■ Collected data
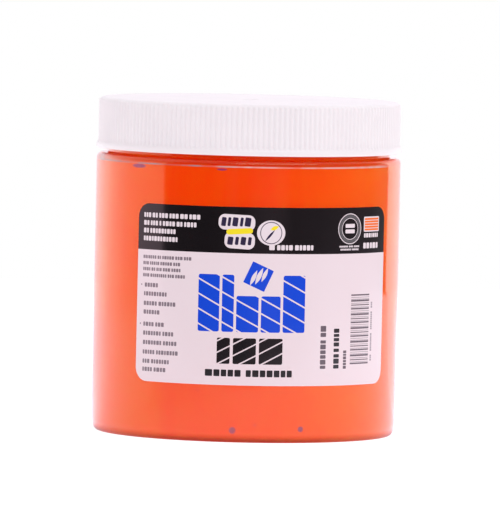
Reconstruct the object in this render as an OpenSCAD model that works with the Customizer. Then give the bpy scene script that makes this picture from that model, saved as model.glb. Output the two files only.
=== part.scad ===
// Wide-mouth ink jar with a ribbed screw cap, a cap liner, a wrap label and its fill of block-printing ink.
// Frame: origin at the centre of the standing ring, +Z up, label centred on -Y. Millimetres.

/* [Jar] */
// Outside diameter of the straight-sided body
body_d = 72.4; // [64:0.2:84]
// Height of the jar from the standing ring to the rim, without the cap
jar_h = 76.8; // [60:0.2:110]
// Wall thickness of the body
wall = 1.6; // [1.2:0.1:2.0]
// Thickness of the floor at the standing ring
floor_t = 1.2; // [1.0:0.1:3]
// How far the middle of the base is pushed up
push_up = 1.8; // [0.8:0.1:3]
// Height of the heel, where the wall starts to draw in towards the base
heel_h = 3.4; // [2:0.1:8]
// How far the heel draws in at the base
heel_w = 1.4; // [0.8:0.1:2.4]
// Outside radius of the shoulder corner
shoulder_r = 1.4; // [0.4:0.1:1.6]
// Thickness of the shoulder
shoulder_t = 1.4; // [0.8:0.1:1.8]

/* [Neck finish] */
// Height of the neck finish, from the shoulder to the rim
finish_h = 10.7; // [10.2:0.1:12]
// How far the thread's root cylinder is inside the body's diameter, on the diameter
neck_inset = 5.5; // [5:0.1:7]
// Height of the thread above the neck's root cylinder
thread_depth = 1.15; // [0.8:0.05:1.2]
// Rise of the one-start thread per turn, 6 threads to the inch
thread_pitch = 4.233; // [4.1:0.001:4.5]
// Length of the jar's thread in degrees
thread_arc = 360; // [270:5:390]

/* [Cap] */
// Height of the cap
cap_h = 12.0; // [11.6:0.1:13]
// Thickness of the cap's top panel
cap_top_t = 1.4; // [1.2:0.1:2]
// Number of grip ribs round the skirt
rib_count = 180; // [90:2:200]
// Height of a grip rib
rib_depth = 0.3; // [0.2:0.05:0.4]
// Height of the smooth bead at the bottom of the skirt
bead_h = 1.8; // [1.4:0.1:2.4]

/* [Cap liner] */
// Thickness of the foam liner
liner_t = 1.0; // [0.8:0.1:1.4]

/* [Ink] */
// Height of the ink's surface above the standing plane
ink_level = 68.4; // [50:0.1:72]
// Gap between the ink and the jar's inside wall
ink_gap = 0.02; // [0.01:0.01:0.1]

/* [Label] */
// Width of the label along the curved wall
label_w = 67.9; // [40:0.1:100]
// Height of the label
label_h = 41.8; // [20:0.1:48]
// Height of the label's lower edge above the standing plane
label_z = 13.5; // [6:0.1:16]
// Corner radius of the label
label_r = 3.3; // [1:0.1:6]
// Thickness of the label film and its adhesive
label_t = 0.10; // [0.06:0.01:0.2]

/* [Hidden] */
$fn = 180;

// Jar
R = body_d / 2;
Ri = R - wall;
shoulder_z = jar_h - finish_h;
shoulder_in_z = shoulder_z - shoulder_t;
neck_r = (body_d - neck_inset) / 2;      // thread root cylinder
bore_r = neck_r - 1.7;                   // mouth
crest_r = neck_r + thread_depth;         // thread crest
ring_in = R - 6.5;                       // inner edge of the standing ring
heel_in = 1.5;                           // inside radius of the heel
shoulder_in_r = 0.4;                     // inside radius of the shoulder corner
// Threads, as half widths of a trapezoid at its root and its crest
jar_half = [1.20, 0.55];
cap_half = [1.05, 0.45];
thread_top_z = jar_h - 2.6;              // centre of the thread at its upper end
thread_low_z = thread_top_z - thread_pitch * thread_arc / 360;
thread_ramp = 26;                        // degrees over which an end fades out
// Cap
cap_top_z = jar_h + liner_t + cap_top_t;
skirt_z = cap_top_z - cap_h;
skirt_in_r = crest_r + 0.2;              // clear of the jar's thread crest
valley_r = skirt_in_r + 0.8;             // outside, between the ribs
rib_r = valley_r + rib_depth;
bead_r = rib_r + 0.4;
cap_crest_r = neck_r + 0.25;             // clear of the jar's thread root
cap_thread_arc = 340;
cap_thread_from = 40;                    // where the cap's thread starts, past the lower end of the jar's
cap_thread_drop = 1.63;                  // the cap's thread sits this far under the jar's when closed
liner_r = skirt_in_r - 0.15;

function arc(cx, cz, r, a0, a1, n) =
    [for (i = [0:n]) let (a = a0 + (a1 - a0) * i / n) [cx + r * cos(a), cz + r * sin(a)]];

// The jar's inside from the middle of the floor up to height top, drawn g inside the true surface.
function inside(g, top) = concat(
    [for (i = [0:12]) let (r = ring_in * i / 12) [r, floor_t + g + push_up * (1 - pow(i / 12, 2))]],
    arc(Ri - heel_in, floor_t + heel_in, heel_in - g, -90, 0, 12),
    arc(Ri - shoulder_in_r, shoulder_in_z - shoulder_in_r, shoulder_in_r - g, 0, 90, 8),
    arc(bore_r + 0.8, shoulder_in_z + 0.8, 0.8 + g, 270, 180, 6),
    [[bore_r - g, top]]
);

// One solid helical thread. rr and rc are its root and crest radii, half its half widths there, and z0 its centre at
// angle a0. Its ends fade into the wall over thread_ramp degrees.
module helix(rr, rc, half, z0, a0, arc_deg) {
    n = round(arc_deg / 4);
    into = rc > rr ? -0.3 : 0.3;                       // how far the root is buried in its wall
    w = half[0] + 0.3 * (half[0] - half[1]) / abs(rc - rr);
    function fade(t) = min(1, t * arc_deg / thread_ramp, (1 - t) * arc_deg / thread_ramp);
    pts = [for (i = [0:n]) let (
            t = i / n, a = a0 + arc_deg * t, z = z0 + thread_pitch * arc_deg * t / 360,
            k = fade(t), top = rr + into + (rc - rr - into) * max(k, 0.06), hw = w + (half[1] - w) * max(k, 0.06))
        each [for (p = [[rr + into, -w], [top, -hw], [top, hw], [rr + into, w]])
            [p[0] * cos(a), p[0] * sin(a), z + p[1]]]];
    flip = rc > rr;
    quad = function (a, b, c, d) flip ? [[a, b, c], [a, c, d]] : [[a, c, b], [a, d, c]];
    faces = concat(
        flip ? [[3, 2, 1], [3, 1, 0]] : [[0, 1, 2], [0, 2, 3]],
        [for (i = [0:n - 1], j = [0:3]) each
            quad(4 * i + j, 4 * i + (j + 1) % 4, 4 * i + 4 + (j + 1) % 4, 4 * i + 4 + j)],
        flip ? [[4 * n, 4 * n + 1, 4 * n + 2], [4 * n, 4 * n + 2, 4 * n + 3]]
             : [[4 * n + 3, 4 * n + 2, 4 * n + 1], [4 * n + 3, 4 * n + 1, 4 * n]]
    );
    polyhedron(points = pts, faces = faces, convexity = 6);
}

// Clear moulded jar: push-up base, straight wall, square shoulder and a one-start threaded neck.
module jar() {
    outside = concat(
        [for (i = [0:12]) let (r = ring_in * i / 12) [r, push_up * (1 - pow(i / 12, 2))]],
        [for (i = [0:12]) let (a = 90 * i / 12 - 90) [R - heel_w + heel_w * cos(a), heel_h + heel_h * sin(a)]],
        arc(R - shoulder_r, shoulder_z - shoulder_r, shoulder_r, 0, 90, 8),
        arc(neck_r + 0.5, shoulder_z + 0.5, 0.5, 270, 180, 5),
        arc(neck_r - 0.4, jar_h - 0.4, 0.4, 0, 90, 5),
        arc(bore_r + 0.4, jar_h - 0.4, 0.4, 90, 180, 5)
    );
    back = inside(0, jar_h - 1.2);
    color([0.93, 0.95, 0.97, 0.35]) union() {
        rotate_extrude() polygon(concat(outside, [for (i = [len(back) - 1:-1:0]) back[i]]));
        helix(neck_r, crest_r, jar_half, thread_low_z, 0, thread_arc);
    }
}

// The jar's fill: ink up to the neck, slightly domed where it was poured.
module ink() {
    body = inside(ink_gap, ink_level - 0.5);
    color([0.93, 0.24, 0.03]) rotate_extrude()
        polygon(concat(body, [for (i = [10:-1:0]) let (r = (bore_r - ink_gap) * i / 10) [r, ink_level - 0.5 * pow(i / 10, 2)]]));
}

// Printed film label: a rounded rectangle of film wrapped round the wall.
module label() {
    hw = label_w / 2;
    corners = concat(
        arc(hw - label_r, label_z + label_r, label_r, -90, 0, 8),
        arc(hw - label_r, label_z + label_h - label_r, label_r, 0, 90, 8),
        arc(-hw + label_r, label_z + label_h - label_r, label_r, 90, 180, 8),
        arc(-hw + label_r, label_z + label_r, label_r, 180, 270, 8)
    );
    // Arc length along the wall becomes x on the front view of the cylinder
    outline = [for (p = corners) [R * sin(p[0] / R * 180 / PI), p[1]]];
    color([0.93, 0.89, 0.92]) intersection() {
        difference() {
            cylinder(r = R + label_t, h = jar_h);
            translate([0, 0, -1]) cylinder(r = R, h = jar_h + 2);
        }
        rotate([90, 0, 0]) linear_extrude(height = R + 2) polygon(outline);
    }
}

// Foam disc that seals the cap against the rim.
module cap_liner() {
    color([0.95, 0.95, 0.94]) translate([0, 0, jar_h]) cylinder(r = liner_r, h = liner_t);
}

// One turn of ribbed skirt as a flat outline: each rib rises from the valley to a narrow crest.
module rib_outline() {
    step = 360 / rib_count;
    polygon([for (i = [0:rib_count - 1], p = [[0, 0], [0.36, 1], [0.64, 1]])
        let (a = (i + p[0]) * step, r = valley_r + rib_depth * p[1]) [r * cos(a), r * sin(a)]]);
}

// Moulded screw cap: top panel, ribbed skirt, smooth bead and one internal thread.
module cap() {
    edge = 0.9;
    shell = concat(
        [[0, cap_top_z - 0.25], [2.0, cap_top_z - 0.25], [2.4, cap_top_z]],
        [[valley_r - edge, cap_top_z], [valley_r - edge + 0.45, cap_top_z - 0.12], [valley_r - 0.12, cap_top_z - 0.45],
         [valley_r - 0.04, cap_top_z - edge + 0.1], [valley_r - 0.04, cap_top_z - edge - 0.1], [valley_r - 0.3, cap_top_z - edge - 0.2]],
        [[valley_r - 0.3, skirt_z + bead_h - 0.2], [valley_r + 0.05, skirt_z + bead_h - 0.1], [bead_r - 0.05, skirt_z + bead_h - 0.7],
         [bead_r, skirt_z + bead_h - 0.85], [bead_r, skirt_z + 0.3], [bead_r - 0.1, skirt_z + 0.1], [bead_r - 0.3, skirt_z]],
        [[skirt_in_r + 0.3, skirt_z], [skirt_in_r, skirt_z + 0.3], [skirt_in_r, cap_top_z - cap_top_t], [0, cap_top_z - cap_top_t]]
    );
    color([0.95, 0.93, 0.95]) union() {
        rotate_extrude() polygon(shell);
        translate([0, 0, skirt_z + bead_h - 0.5]) linear_extrude(height = cap_h - bead_h - edge + 0.5)
            difference() {
                rib_outline();
                circle(r = valley_r - 0.5);
            }
        helix(skirt_in_r, cap_crest_r, cap_half,
              thread_low_z - cap_thread_drop + thread_pitch * cap_thread_from / 360, cap_thread_from, cap_thread_arc);
    }
}

jar();
ink();
label();
cap_liner();
cap();
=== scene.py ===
import math

import bmesh
import bpy
import numpy as np
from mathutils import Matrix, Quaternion, Vector


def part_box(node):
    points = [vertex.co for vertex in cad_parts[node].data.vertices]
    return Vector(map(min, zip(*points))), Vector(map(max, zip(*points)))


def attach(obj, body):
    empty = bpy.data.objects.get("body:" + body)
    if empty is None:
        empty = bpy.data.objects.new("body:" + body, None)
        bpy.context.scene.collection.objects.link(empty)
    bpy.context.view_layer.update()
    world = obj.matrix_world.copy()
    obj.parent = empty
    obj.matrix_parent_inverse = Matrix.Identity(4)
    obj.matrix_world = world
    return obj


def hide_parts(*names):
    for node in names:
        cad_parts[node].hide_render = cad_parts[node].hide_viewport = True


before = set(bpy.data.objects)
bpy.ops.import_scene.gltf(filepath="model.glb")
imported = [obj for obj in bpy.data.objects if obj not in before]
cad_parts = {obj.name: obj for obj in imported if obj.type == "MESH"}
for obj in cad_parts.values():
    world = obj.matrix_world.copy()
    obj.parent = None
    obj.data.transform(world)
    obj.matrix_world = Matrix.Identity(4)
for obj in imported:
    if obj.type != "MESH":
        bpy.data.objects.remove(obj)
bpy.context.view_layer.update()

# ---------------------------------------------------------------------------------------------------------------
# Sizes, in millimetres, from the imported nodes' boxes and the part's own proportions
# ---------------------------------------------------------------------------------------------------------------
MM = 0.001


def node_box(name):
    lo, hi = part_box(name)
    return [c * 1000 for c in lo], [c * 1000 for c in hi]


jar_lo, jar_hi = node_box("jar")
cap_lo, cap_hi = node_box("cap")
liner_lo, liner_hi = node_box("cap_liner")
ink_lo, ink_hi = node_box("ink")
label_lo, label_hi = node_box("label")

R = round(jar_hi[0], 2)                       # outside radius of the body
JAR_H = round(jar_hi[2], 2)                   # rim height
WALL = 1.6
RI = R - WALL
FLOOR_T, PUSH_UP, HEEL_H, HEEL_W = 1.2, 1.8, 3.4, 1.4
SHOULDER_R, SHOULDER_T, SHOULDER_IN_R = 1.4, 1.4, 0.4
SHOULDER_Z = JAR_H - 10.7
SHOULDER_IN_Z = SHOULDER_Z - SHOULDER_T
NECK_R = R - 2.75
BORE_R = NECK_R - 1.7
CREST_R = NECK_R + 1.15
RING_IN = R - 6.5
HEEL_IN = 1.5
PITCH = 4.233
THREAD_TOP = JAR_H - 2.6
THREAD_LOW = THREAD_TOP - PITCH
CAP_TOP = round(cap_hi[2], 2)
SKIRT_Z = round(cap_lo[2], 2)
SKIRT_IN = CREST_R + 0.2
VALLEY_R = SKIRT_IN + 0.8
RIB_DEPTH = 0.3
BEAD_R = VALLEY_R + RIB_DEPTH + 0.4
BEAD_H = 1.8
CAP_TOP_T = 1.4
CAP_CREST = NECK_R + 0.25
LINER_R = round(liner_hi[0], 2)
LINER_LO, LINER_HI = round(liner_lo[2], 2), round(liner_hi[2], 2)
INK_LEVEL = round(ink_hi[2], 2)
LABEL_T = 0.10
LABEL_W, LABEL_H, LABEL_Z, LABEL_R = 67.9, 41.8, round(label_lo[2], 2), 3.3
RIBS = 180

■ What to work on
Begin at the line that has "rib_outline();"; stop after the line that has "imported = [obj". Copy every line in that span exactly.

■ Output
                rib_outline();
                circle(r = valley_r - 0.5);
            }
        helix(skirt_in_r, cap_crest_r, cap_half,
              thread_low_z - cap_thread_drop + thread_pitch * cap_thread_from / 360, cap_thread_from, cap_thread_arc);
    }
}

jar();
ink();
label();
cap_liner();
cap();
=== scene.py ===
import math

import bmesh
import bpy
import numpy as np
from mathutils import Matrix, Quaternion, Vector


def part_box(node):
    points = [vertex.co for vertex in cad_parts[node].data.vertices]
    return Vector(map(min, zip(*points))), Vector(map(max, zip(*points)))


def attach(obj, body):
    empty = bpy.data.objects.get("body:" + body)
    if empty is None:
        empty = bpy.data.objects.new("body:" + body, None)
        bpy.context.scene.collection.objects.link(empty)
    bpy.context.view_layer.update()
    world = obj.matrix_world.copy()
    obj.parent = empty
    obj.matrix_parent_inverse = Matrix.Identity(4)
    obj.matrix_world = world
    return obj


def hide_parts(*names):
    for node in names:
        cad_parts[node].hide_render = cad_parts[node].hide_viewport = True


before = set(bpy.data.objects)
bpy.ops.import_scene.gltf(filepath="model.glb")
imported = [obj for obj in bpy.data.objects if obj not in before]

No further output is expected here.